Recently, Bagley said, "Legislative intent is lasting. It is very difficult to change history if the authors of that history are still alive. What was exempted in 1965 is still exempted. It's an established right, and to try to take that away is either fraud or discrimination."

A 1974 letter from the Sierra Club regarding the park stated "the water area can be put under the Wilderness Act even while the oyster culture is continued — it will be a prior existing, non-conforming use."

In a 2007 presentation to the Marin County Board of Supervisors, park staff contended the oyster farm was adversely impacting natural resources in Drakes Estero, principally harbor seals and eel grass, and released a report, "Drakes Estero: a Sheltered Wilderness Estuary," to substantiate these claims. Interestingly, a 2006 National Park Service monitoring report on seal counts and disturbance makes no mention of the oyster farm in discussing the Drakes Estero seal population which increased in 2006. Aerial coverage of eel grass doubled in Drakes Estero from 1991 to 2007, expanding from 368 acres to 736 acres.

Marin County supervisors voted unanimously in 2007 to ask Sen. Diane Feinstein to help resolve this controversy, and she approached the National Academy of Sciences with a request to evaluate the environmental impacts of the oyster farm and the National Park Service report. The academy assembled a team of 11 prominent scientists from throughout the country who issued their findings in a 2009 review titled "Shellfish Mariculture in Drakes Estero."

They concluded "there is a lack of strong scientific evidence that shellfish farming has major adverse ecological effects on Drakes Estero." The National Academy of Sciences review further stated, "The National Park Service report in some instances selectively presented, over interpreted or misrepresented the available scientific information on (Drakes Bay Oyster Company) operations by exaggerating the negative and overlooking potentially beneficial effects."

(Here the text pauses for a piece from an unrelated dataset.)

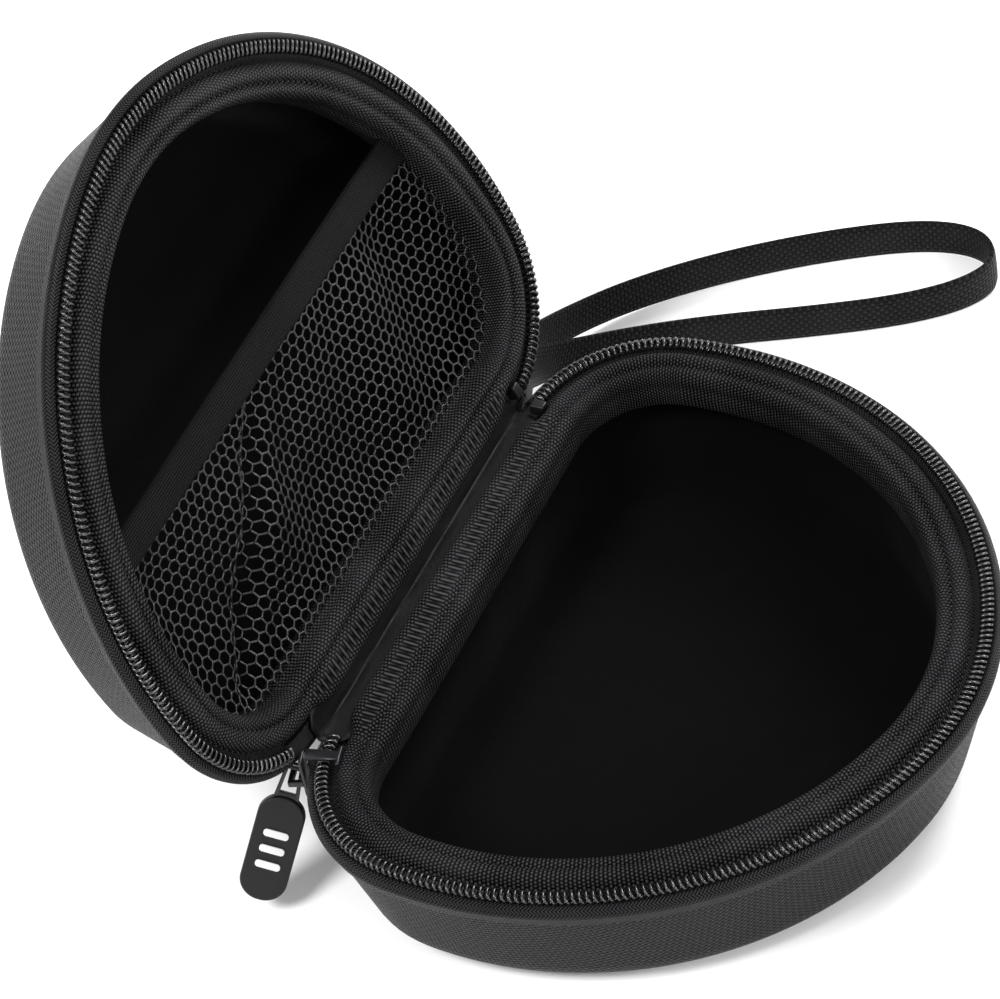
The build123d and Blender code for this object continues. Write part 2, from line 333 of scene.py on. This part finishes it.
def ribGroup():
    # fine ribs across the length, broken by short yarn steps
    tree, source, sink = startGroup(
        "knitRibs",
        [("Vector", "NodeSocketVector", None), ("Ribs", "NodeSocketFloat", 110.0),
         ("Steps", "NodeSocketFloat", 90.0)],
        [("Height", "NodeSocketFloat"), ("Mask", "NodeSocketFloat")],
    )
    axes = addNode(tree, "ShaderNodeSeparateXYZ")
    tree.links.new(source.outputs["Vector"], axes.inputs[0])
    x = maths(tree, "MULTIPLY", axes.outputs[0], source.outputs["Ribs"])
    y = maths(tree, "MULTIPLY", axes.outputs[1], source.outputs["Steps"])
    column = maths(tree, "FLOOR", x)
    ribs = maths(tree, "ABSOLUTE", maths(tree, "SINE", maths(tree, "MULTIPLY", x, pi)))
    shifted = maths(tree, "ADD", y, maths(tree, "MULTIPLY", column, 0.5))
    steps = maths(tree, "ABSOLUTE", maths(tree, "SINE", maths(tree, "MULTIPLY", shifted, pi)))
    height = maths(tree, "ADD", maths(tree, "MULTIPLY", ribs, 0.7), maths(tree, "MULTIPLY", steps, 0.3))
    tree.links.new(height, sink.inputs["Height"])
    # painted glint: rib and step crests lighter, the grooves darker, put into the base colour
    tree.links.new(maths(tree, "MULTIPLY", ribs, steps), sink.inputs["Mask"])
    return tree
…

Throughout the two-year National Academy of Sciences review, the park chose not to provide more than 281,000 photographs taken every minute of the oyster farming activities over a three-year period. None of these photographs indicate that Drakes Bay Oyster Company has an impact on Drakes Estero harbor seals.

Feinstein is using the best available science to inform public policy and decision-making about the Drakes Bay Oyster Company lease renewal. This science and the original legislative intent overwhelmingly support the continuation of the oyster farm as a non-conforming use in a designated wilderness area.

Paul Olin is an aquaculture specialist for the California Sea Grant Extension Program at the UC San Diego Scripps Institution of Oceanography. He lives in Santa Rosa.